Kate Boucher studied at Chelsea School of Art in the early 1990s, followed by a PGCE in Secondary Art and Design at BCU. On being selected as the Edward James Scholar and awarded a prestigious QEST Scholarship in 2015, Kate went on to achieve Distinction in her Master of Fine Art at West Dean College where she won the Valerie Power Prize for Visual Arts. In 2017 she had the rare honour of being shortlisted for a second time by QEST, has been accepted onto the practice-based PhD programme at UCA Schools Farnham and is our current gallery artist-in-residence.
Kate Boucher’s practice crosses between 2D and 3D, using representations of landscape to explore notions of residence, dislocation and precariousness and their relationship with grief and emotional repair. There is an intention that the work should elicit both a sense of disquiet but also comfort, provoking vacillation between dissonant responses, without requiring a resolution.
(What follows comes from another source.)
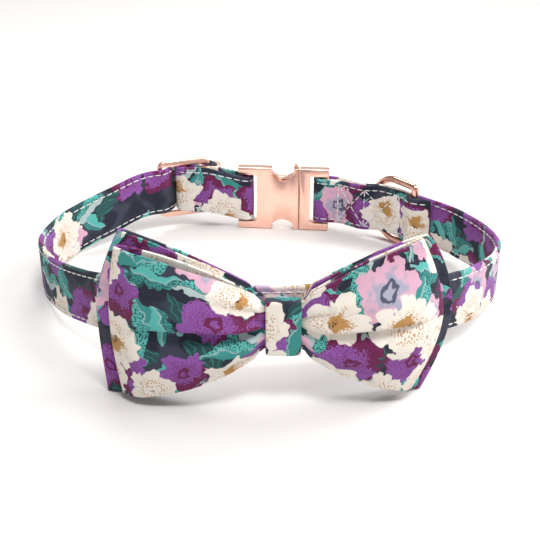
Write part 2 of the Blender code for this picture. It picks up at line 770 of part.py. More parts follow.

To this end her drawings employ insubstantial structures, unnaturally tilted horizons, hints of a double exposure and foregrounds that appear to shift and slip; the paper bearing creases, folds and scars. They explore the notion that immersion in a darkened landscape may allow pent-up emotions to be released and experienced under a shield of twilight.
In attempting to resolve these concerns in sculptural form, consideration has been given to the use of mass, gestures of holding and comforting, folding and pinning, hints of former usefulness and signs of something once seemingly invulnerable, now damaged and worn. The felt references the idea of comfort blankets, folded and put nearby in case of need.